Добравшись до убогой лоджии или гостеприимного приюта с расхожим названием «гостиница», я уже не раздевался – я падал на жесткую койку, и мир мгновенно гас. Сон был не роскошью, а лекарством, срочной и жизненно необходимой реабилитацией.
Даже двадцать минут этого забытья творили чудеса. Он не просто отдыхал – он перезапускал систему, сбрасывал накопившийся вред. Достаточно было присесть на камень, положить голову на колени, «покемарить» эти пять минут в полудреме, и ты вновь поднимался другим человеком.
Сознание прояснялось, тело, хоть и с неохотой, отвечало на команды. Вставал – при полной, как мне тогда казалось, боевой выкладке, готовый снова вгрызаться в склон и вести этот извечный спор с гравитацией и высотой.
Именно поэтому весь наносной антураж гор – суетливые толчки туристов у «знаковых» видов, погоня за сувенирами и обязательными фото – проходил мимо меня, как сон. Мой мир сузился до треугольника: дыхание – шаг – цель. Хотя красота вокруг была не просто достойна восхищения – она была титанической и устрашающей.
Ледники сверкали зубцами исполинских пастей, скалы вздымались в небо ветхими, но нерушимыми стенами. Я ступал по земле, где каждый камень был историей, а каждый поворот тропы открывал картину, от которой замирает сердце. Но я видел это словно сквозь толстое стекло: осознавал умом, но почти не чувствовал душой.
Высота диктовала свои приоритеты, и главным из них было простое, животное, драгоценное умение продолжать путь. На моем пути встречались места, навсегда отчеканившиеся в памяти – не как воспоминания, а как живые шрамы души. Они не просто впечатлили; они сразили наповал, оставив отметины, которые я ношу в себе подобно тому, как горы носят следы ледников.

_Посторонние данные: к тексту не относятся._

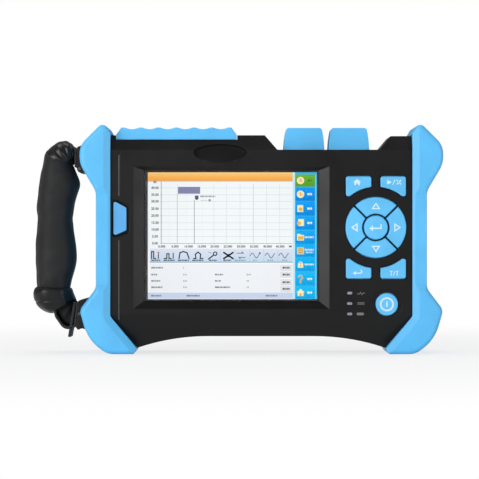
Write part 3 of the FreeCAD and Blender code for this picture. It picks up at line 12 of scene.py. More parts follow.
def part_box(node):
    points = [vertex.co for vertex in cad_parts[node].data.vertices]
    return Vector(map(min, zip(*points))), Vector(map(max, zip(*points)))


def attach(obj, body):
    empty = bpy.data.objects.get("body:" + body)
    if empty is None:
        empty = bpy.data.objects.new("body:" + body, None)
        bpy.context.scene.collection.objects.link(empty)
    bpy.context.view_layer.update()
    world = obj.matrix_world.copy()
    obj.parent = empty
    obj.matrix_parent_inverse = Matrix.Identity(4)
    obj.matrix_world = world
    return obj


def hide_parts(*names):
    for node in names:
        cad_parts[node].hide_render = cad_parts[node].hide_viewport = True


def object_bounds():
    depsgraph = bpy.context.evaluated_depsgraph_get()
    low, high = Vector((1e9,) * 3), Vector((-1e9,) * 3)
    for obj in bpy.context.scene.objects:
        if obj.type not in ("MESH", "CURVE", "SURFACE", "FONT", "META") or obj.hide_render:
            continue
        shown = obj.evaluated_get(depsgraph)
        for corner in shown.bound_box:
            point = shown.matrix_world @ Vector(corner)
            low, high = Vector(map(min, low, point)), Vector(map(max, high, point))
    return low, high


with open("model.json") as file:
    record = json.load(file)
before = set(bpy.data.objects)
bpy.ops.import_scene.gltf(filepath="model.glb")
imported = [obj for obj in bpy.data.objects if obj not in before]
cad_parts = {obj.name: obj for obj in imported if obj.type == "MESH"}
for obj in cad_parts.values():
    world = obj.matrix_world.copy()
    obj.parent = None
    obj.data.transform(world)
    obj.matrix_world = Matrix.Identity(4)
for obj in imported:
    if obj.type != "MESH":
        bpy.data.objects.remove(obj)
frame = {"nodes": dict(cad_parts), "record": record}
cad_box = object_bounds()
nodes = frame["nodes"]
scene = bpy.context.scene
MM = 0.001


def middle_of(node):
    low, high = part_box(node)
    return (low + high) / 2


# ---------------------------------------------------------------- shader building

def set_all(thing, settings):
    for key, value in settings.items():
        setattr(thing, key, value)


def set_input(tree, socket, value):
    """Joins an output to the input, or sets the input to a number or a colour."""
    if isinstance(value, bpy.types.NodeSocket):
        tree.links.new(value, socket)
    else:
        socket.default_value = (*value, 1.0) if socket.type == "RGBA" else value


def place(tree, kind, settings=None, inputs=None):
    """One shader node, with its settings and its inputs."""
    made = tree.nodes.new("ShaderNode" + kind)
    set_all(made, settings or {})
    for key, value in (inputs or {}).items():
        set_input(tree, made.inputs[key], value)
    return made


def feed(tree, node, **inputs):
    """Sets the node's inputs of these names, with _ for each space."""
    for name, value in inputs.items():
        set_input(tree, node.inputs[name.replace("_", " ")], value)


def math_node(tree, operation, *values):
    return place(tree, "Math", {"operation": operation}, dict(enumerate(values))).outputs[0]


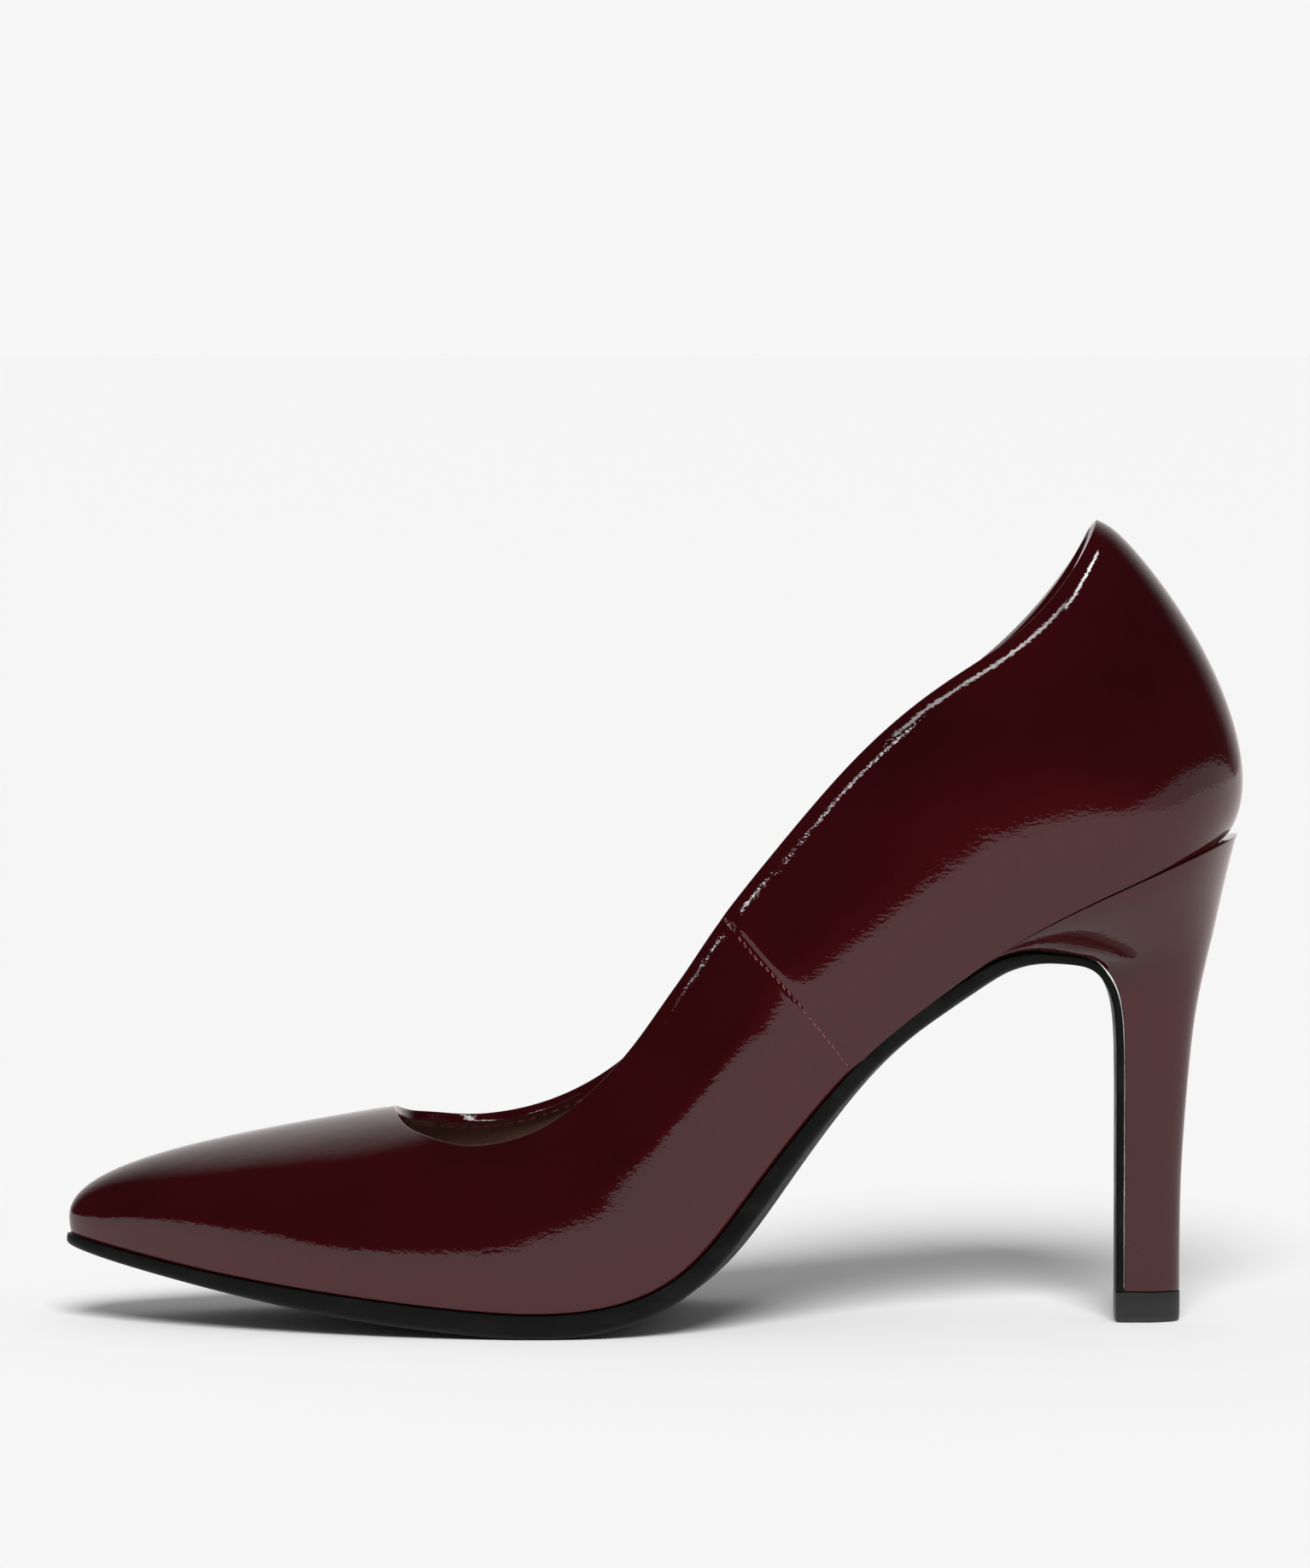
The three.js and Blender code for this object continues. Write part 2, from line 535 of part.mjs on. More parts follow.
// A line of the breast flap at a place down the heel.
function flapStation(place, side) {
  const step = 0.05;
  const front = (at, edgeSide) => heelPoint(at, edgeSide, 0);
  const middle = (at) => front(at, 'inner').add(front(at, 'outer')).multiplyScalar(0.5);
  const squareTo = (pointAt) => {
    const along = pointAt(Math.min(place + step, heelLast)).sub(pointAt(Math.max(place - step, 0)));
    return new THREE.Vector3(along.z, 0, -along.x).normalize();
  };
  const rise = squareTo((at) => front(at, side));
  const spineRise = squareTo(middle);
  const thinned = THREE.MathUtils.smoothstep(place, 0, flapPlace);
  const thick = THREE.MathUtils.lerp(soleThick(soleRows), flapThickness, thinned);
  return plateLine({
    spine: middle(place).addScaledVector(spineRise, fitGap),
    edge: front(place, side).addScaledVector(rise, fitGap),
    out: new THREE.Vector3(0, sideSign[side], 0),
    rise,
    spineRise,
    thick,
    spineThick: thick + soleCrown(soleRows) * (1 - thinned),
    inset: THREE.MathUtils.lerp(soleRound(soleRows), flapThickness / 2, thinned),
    high: thick * edgeRound,
  });
}
function outsole() {
  const sideLines = (side) => {
    const lines = [];
    for (let i = 0; i <= soleRows * linesPerRow; i++) lines.push(soleStation(i / linesPerRow, side));
    for (let i = 1; i <= heelLast * ringsPerSection; i++) lines.push(flapStation(i / ringsPerSection, side));
    return lines;
  };
  const inner = sideLines('inner').map((line) => line.reverse());
  const outer = sideLines('outer').map((line) => line.reverse());
  const lines = [...outer.reverse().slice(0, -1), ...inner];
  const end = (line, facing) => {
    const fan = [];
    for (let j = 1; j < line.length - 1; j++) {
      fan.push(facing ? [line[0], line[j], line[j + 1]] : [line[0], line[j + 1], line[j]]);
    }
    return fan;
  };
  const ends = [...end(lines[0], true), ...end(lines.at(-1), false)];
  return meshOf('outsole', [...skin(lines), ...ends], satinBlack);
}

const pump = new THREE.Group();
pump.add(upper(), insole(), outsole(), heel(), topPiece());

// The origin is on the floor, in the middle of the shoe's length and width.
const bounds = new THREE.Box3().setFromObject(pump);
const middle = bounds.getCenter(new THREE.Vector3());
pump.position.set(-middle.x, -middle.y, -bounds.min.z);

export default pump;
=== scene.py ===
"""Patent stiletto pump, the right shoe of a pair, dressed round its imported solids.

The toe points to -X, the inner side of the foot faces -Y, and all sizes are in metres.
"""

import logging
import math
import random
from collections.abc import Iterable, Sequence
from dataclasses import dataclass, field
from enum import Enum

import bpy
from mathutils import Matrix, Vector
from mathutils.kdtree import KDTree


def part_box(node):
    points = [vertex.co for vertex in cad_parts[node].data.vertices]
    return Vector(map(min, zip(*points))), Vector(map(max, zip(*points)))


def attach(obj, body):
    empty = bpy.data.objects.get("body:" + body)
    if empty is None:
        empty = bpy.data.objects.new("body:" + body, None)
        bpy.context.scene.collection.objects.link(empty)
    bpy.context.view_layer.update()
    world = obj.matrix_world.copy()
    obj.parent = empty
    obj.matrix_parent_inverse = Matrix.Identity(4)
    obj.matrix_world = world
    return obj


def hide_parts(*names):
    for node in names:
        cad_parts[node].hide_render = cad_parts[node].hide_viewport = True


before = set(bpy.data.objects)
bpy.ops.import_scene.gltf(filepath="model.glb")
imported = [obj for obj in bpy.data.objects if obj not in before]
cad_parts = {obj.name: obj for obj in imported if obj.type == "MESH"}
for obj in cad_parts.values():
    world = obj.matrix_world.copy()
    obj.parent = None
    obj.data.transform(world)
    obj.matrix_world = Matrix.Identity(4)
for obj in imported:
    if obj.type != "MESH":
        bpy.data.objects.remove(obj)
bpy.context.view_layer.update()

log = logging.getLogger("pump")
MM = 0.001
BODY = "root"
PAINTED_REFLECTION = "painted_floor_reflection"
TINY = 1e-7

Colour = tuple[float, float, float]
Triple = tuple[float, float, float]
Path = Sequence[tuple[Vector, Vector]]
WHITE = (1.0, 1.0, 1.0)


def eased(share: float) -> float:
    """Smooth rise from 0 to 1, level beyond both."""
    held = max(0.0, min(1.0, share))
    return held * held * (3 - 2 * held)


class Slot(Enum):
    """The record's material slots."""

    PATENT = "patent"
    SOCK = "sock"
    SOLE = "sole"
    TIP = "tip"


class Skin(Enum):
    """Material places on the upper's shell."""

    OUTSIDE = 0
    FOLD = 1
    LINING = 2


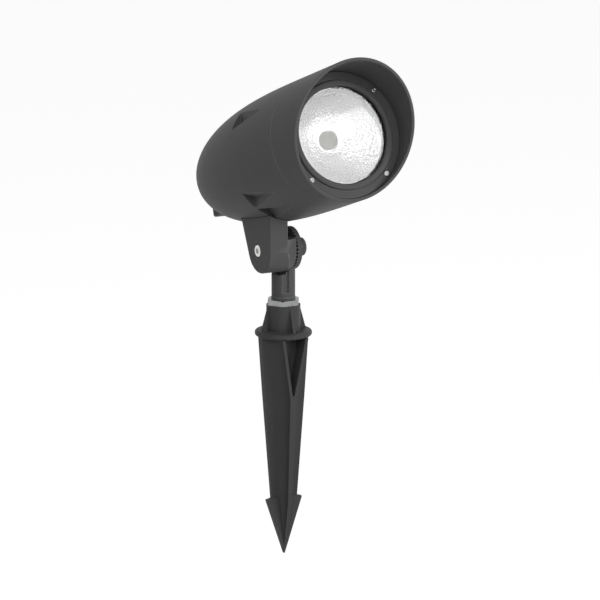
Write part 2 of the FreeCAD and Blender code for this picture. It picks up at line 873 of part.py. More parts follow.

И сейчас, стоит лишь закрыть глаза, как я снова там, среди этих красочных, фантасмагорических пейзажей, где каждый новый изгиб тропы под пятой – это не шаг, а встреча. Встреча с чем-то величественным, древним и абсолютно безразличным к твоему восторгу.
Одним из таких мест стал подвесной мост Хилари22 – тонкая стальная нить, натянутая над бурлящей горловиной ущелья. Внизу, в бездне цвета мокрого сланца, ревела и пенилась уже знакомая мне река Дудх-Коси, чьи истоки питаются молочными водами тающих ледников у самого подножия Эвереста.
Стоя на этом зыбком мосту, я чувствовал не просто раскачивание под ногами – я чувствовал пульс гор. Деревянные доски скрипели на ветру, стальные тросы пели свою напряженную, звенящую песню, а снизу доносился низкий, неумолимый гул воды, несущейся с бешеной скоростью, чтобы разбиться о скалы.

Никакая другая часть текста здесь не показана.